1.1.1 Philips AmbiLight

Unlike Virtual Reality products which encloses the users in a virtual world to make it more immersive, the Philips AmbiLight TV (www.philips.co.uk/c-m-so/televisions/p/ambilight) is a series of products which projects the image onto the wall behind the TV, providing a greater experience. Additionally, the AmbiLight products have a gaming mode which matches the on-screen action to create a better gaming experience.

(14)

1.1.2 Philips Hue

Philips Hue is a product series which provides versatile options for lighting. Every Hue product, whether it be the Hue White Ambiance bulbs or the Philips Hue Go (fig 1.1.2), is connectable through a bridge system by the use of local networking. This way, users can interact with their lights to create the experience they are looking for. In addition, Philips Hue products are programmable by using the Hue development kit. This makes it is possible to create immersive and interactive experiences for different purposes. An example of this is reddit user level_80_druid, who tracked his on-screen health bar in the 2015 Blizzard Entertainment game Heroes of the Storm, and used the Hue Lights to visualize his health level in a red-green gradient (Reddit, 2017).

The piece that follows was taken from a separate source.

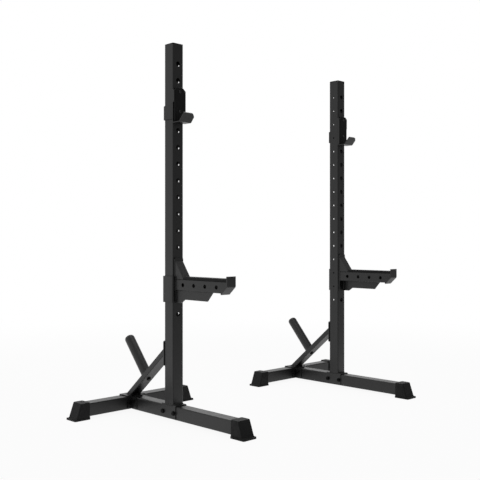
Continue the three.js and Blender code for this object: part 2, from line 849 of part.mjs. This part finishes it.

Fig 1.1.2 - Philips Hue Go

1.2 Gaming and Performance

The number of people who are playing games is continuously growing. It is believed that there are currently 1.8 billion gamers in the world (Technology@Intel, 2016). Steam, the largest distributor of digital PC games has over 10 million unique users during peak time every day (Steam, 2016) and additionally over 180 million active users in total (Steamspy, 2016). As the total number of gamers grow, different groups of gamers in themselves become larger. This results in the possibility of targeting specific users or personas which are interested in specific games or game interactions.

(15)

1.2.1 Who Wants to Perform in Games?

Philips have in an internal study from over 400 users identified five personas that represent the general gaming population of the United States. The results show that approximately 35-40 per cent of the population can be represented as a persona who is interested in performing well in games - both in single and multiplayer games (Aliakseyeu et al, 2016). These are divided in two different personas: “Champ” and “Top Performer”.

The champs mainly play with friends and purchase more games than the Top Performer.

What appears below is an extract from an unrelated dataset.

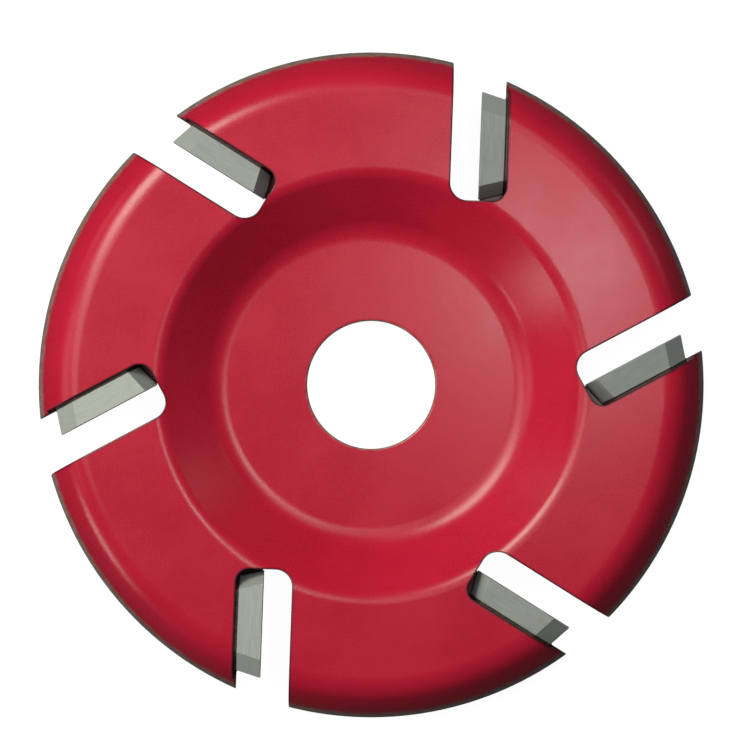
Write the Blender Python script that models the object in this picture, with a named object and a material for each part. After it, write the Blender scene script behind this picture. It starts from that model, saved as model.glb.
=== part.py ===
"""Angle grinder carving disc: a dished, red-painted steel disc with six brazed carbide teeth.

The disc lies on the back face of its hub. +Z is the spin axis and points to the working
face, the origin is the centre of the bore on the hub's back face, and +Y runs along the
first chip slot. Seen from the working face the disc turns counter-clockwise, so each
tooth sits on the clockwise side of its slot and faces counter-clockwise.
"""

import math

import bmesh
import bpy
from mathutils import Matrix, Vector

MM = 0.001

# Disc body: radii and heights
DISC_RADIUS = 57.5 * MM
BORE_RADIUS = 22.23 / 2 * MM
BORE_CHAMFER = 0.4 * MM
HUB_THICKNESS = 4.5 * MM
RECESS_DEPTH = 9.5 * MM
PLATE_THICKNESS = 7.4 * MM
FACE_HEIGHT = HUB_THICKNESS + RECESS_DEPTH
BACK_HEIGHT = FACE_HEIGHT - PLATE_THICKNESS

# Disc body: the cone between hub and face, where its lines would meet without fillets
CONE_FOOT_RADIUS = 26.8 * MM
CONE_CREST_RADIUS = 36.3 * MM
CONE_ANGLE = math.atan2(RECESS_DEPTH, CONE_CREST_RADIUS - CONE_FOOT_RADIUS)
CONE_WALL = 5.0 * MM
FRONT_FOOT_FILLET = 5.6 * MM
FRONT_CREST_FILLET = 3.6 * MM
BACK_FOOT_FILLET = 5.0 * MM
BACK_CREST_FILLET = 6.0 * MM

# Disc body: the rim rolls over on a shoulder arc and then a flatter flank arc, down to a lip
SHOULDER_RADIUS = 5.5 * MM
SHOULDER_ANGLE = math.radians(50.0)
FLANK_RADIUS = 16.0 * MM
FLANK_ANGLE = math.radians(78.0)
LIP_HEIGHT = 4.7 * MM
LIP_INNER_RADIUS = 53.6 * MM
LIP_CHAMFER = 0.3 * MM

TURN_STEPS = 120
FILLET_STEPS = 4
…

Top performers are slightly more focused on pure performance aspects and are

interested in purchasing gaming gear such as high quality mice, headsets and keyboards (Aliakseyeu et al, 2016).

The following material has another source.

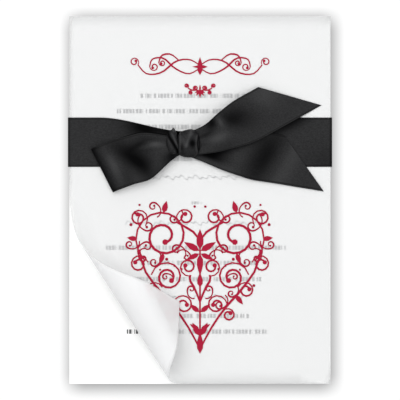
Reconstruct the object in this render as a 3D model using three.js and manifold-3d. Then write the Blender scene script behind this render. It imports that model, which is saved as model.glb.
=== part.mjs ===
// An invitation: a stiff card under a translucent overlay sheet with one corner curled up, both
// held by one satin ribbon that is wrapped round them and tied in a half bow.
// Millimetres. +X is to the reader's right, +Y towards the card's head and +Z out of its face.
// The origin is on the surface that the invitation lies on, below the middle of the card.
import * as THREE from "three";
import { mergeVertices } from "three/addons/utils/BufferGeometryUtils.js";
import Module from "manifold-3d";

// Sheets
const CARD_WIDTH = 127;
const CARD_HEIGHT = 178.8;
const CARD_THICK = 0.45;
const OVERLAY_THICK = 0.2;

// Curled corner of the overlay: the sheet leaves the card along a line and wraps round a cone
const CURL_BELOW_RIBBON = 2; // from the ribbon's lower edge to where the sheet's left edge lifts
const CURL_APEX_RIGHT = 104.4; // the cone's apex, from the sheet's lower left corner
const CURL_APEX_BELOW = 84.2;
const CURL_HALF_ANGLE = 3.8; // degrees, between the cone's axis and its surface
const CURL_WRAP = 235; // degrees round the cone before the sheet runs on straight
const CURL_STEP = 7; // degrees of wrap between two ruled lines

// Ribbon
const RIBBON_WIDTH = 24;
const RIBBON_THICK = 0.3;
const RIBBON_RISE = 28.1; // its middle above the card's middle
const RIBBON_PULL = 0.26; // clearance between the bend and the card's edge
const KNOT_LEFT = 6.9; // the knot's middle, left of the card's middle
const KNOT_LENGTH = 12; // along the band
const KNOT_BREADTH = 13.4; // across the band
const KNOT_HEIGHT = 7.6;
const KNOT_FOLDS = 3;
const KNOT_FOLD_DEPTH = 0.45;
const COLLAR_LENGTH = 6.4; // the turn of ribbon beside the knot, on its left
const COLLAR_BREADTH = 11.4;
const COLLAR_HEIGHT = 6;
const COLLAR_LEAN = -24; // degrees, about +Z
const GATHER_SHARE = 0.44; // the band's width at the knot, as a share of the flat width
const GATHER_REACH = 42; // from the knot to where the band lies flat
const PLEAT_DEPTH = 0.9; // of the gathered pleats where a strip enters the knot
const PLEAT_REACH = 13; // over which they die out

// Printed ornament, in raised ink
const INK_THICK = 0.06;
const HEART_WIDTH = 71;
const HEART_DROP = 2.7; // from the card's middle down to the top of the lobes
const CREST_WIDTH = 15.6;
const CREST_BELOW_FLOURISH = 8.8;
const FLOURISH_WIDTH = 68;
const FLOURISH_BELOW_HEAD = 24.3;

const CARD_COLOUR = 0xfbfbf9;
const OVERLAY_COLOUR = 0xf0f0ee;
const RIBBON_COLOUR = 0x161616;
const INK_COLOUR = 0xa3123c;

const JOIN_TOLERANCE = 0.012; // facets smaller than this are dropped where solids are joined

const wasm = await Module();
wasm.setup();

const cardTop = RIBBON_THICK + CARD_THICK;
const overlayTop = cardTop + OVERLAY_THICK;
const bandTop = overlayTop + RIBBON_THICK;
const halfWidth = CARD_WIDTH / 2;
const halfHeight = CARD_HEIGHT / 2;
const flourishRise = halfHeight - FLOURISH_BELOW_HEAD;
const crestRise = flourishRise - CREST_BELOW_FLOURISH;
const radians = THREE.MathUtils.degToRad;
const { lerp, smoothstep } = THREE.MathUtils;

// Turns a closed three.js geometry into a solid that can be joined.
function solidOf(geometry) {
  const bare = geometry.index ? geometry.toNonIndexed() : geometry.clone();
  bare.deleteAttribute("normal");
  bare.deleteAttribute("uv");
  const merged = mergeVertices(bare, 1e-4);
  const corners = merged.index.array;
  const kept = [];
  for (let i = 0; i < corners.length; i += 3) {
    const [a, b, c] = [corners[i], corners[i + 1], corners[i + 2]];
    if (a !== b && b !== c && c !== a) kept.push(a, b, c);
  }
  const mesh = new wasm.Mesh({
    numProp: 3,
    vertProperties: merged.attributes.position.array,
    triVerts: new Uint32Array(kept),
  });
  return new wasm.Manifold(mesh);
}

function geometryOf(solid) {
  const { vertProperties, triVerts } = solid.getMesh();
  const geometry = new THREE.BufferGeometry();
  geometry.setAttribute("position", new THREE.BufferAttribute(vertProperties, 3));
  geometry.setIndex(new THREE.BufferAttribute(triVerts, 1));
  geometry.computeVertexNormals();
  return geometry;
}

function joined(solids) {
  const whole = solids.reduce((sum, solid) => sum.add(solid));
  return geometryOf(whole.asOriginal().simplify(JOIN_TOLERANCE));
}

// A sheet of even thickness. surface(u, v) gives its underside, and u and v take the listed values.
// A flat slab is divided that finely, and each of its corners is carried onto the surface.
function sheetSolid(surface, us, vs, thick) {
  const slab = new THREE.BoxGeometry(1, 1, 1, us.length - 1, vs.length - 1, 1);
  const position = slab.attributes.position;
  const nudge = 1e-4;
  for (let i = 0; i < position.count; i++) {
    const u = us[Math.round((position.getX(i) + 0.5) * (us.length - 1))];
    const v = vs[Math.round((position.getY(i) + 0.5) * (vs.length - 1))];
    const point = surface(u, v);
    if (position.getZ(i) > 0) {
      const [u0, u1] = [Math.max(u - nudge, us[0]), Math.min(u + nudge, us[us.length - 1])];
      const [v0, v1] = [Math.max(v - nudge, vs[0]), Math.min(v + nudge, vs[vs.length - 1])];
      const alongU = surface(u1, v).sub(surface(u0, v));
      const alongV = surface(u, v1).sub(surface(u, v0));
      point.addScaledVector(alongU.cross(alongV).normalize(), thick);
    }
    position.setXYZ(i, point.x, point.y, point.z);
  }
  return slab;
}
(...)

1.2.2 Gaming With Sound & Music: Immersion and Performance

Tafalla (2007) Found that males scored approximately double the amounts of points in DOOM when playing with the in-game score music. The author connects this to the males’

heightened heart rate due to arousal. Female performance was not affected. Tan, S. et al.

(2012) found that experienced players in The Legend of Zelda: Twilight Princess played best both when using sound effects (which give information/audio cues) and music.

Conversely, the fastest lap times in the racing game Ridge Racer V were reached when the music was turned off (Yamada et al, 2001).

Tan, S. (2014) summarizes the different findings and argues that while informative audio-cues help players to perform by for example localizing threats, the immersive aspects of (for example) music also play a role in the performance of players. She

concludes that the players who are truly playing an audiovisual game (as opposed to just utilizing visuals) perform the best.

1.3 Objectives and Research Question

1.3.1 Objective

There are two main objectives of the thesis:

(16)

● Formulating a base vocabulary for explaining how light can be used in audiovisual media: film and games. It will be used in the practical part of the thesis to describe and help create a setup that transfers existing in-game information as light.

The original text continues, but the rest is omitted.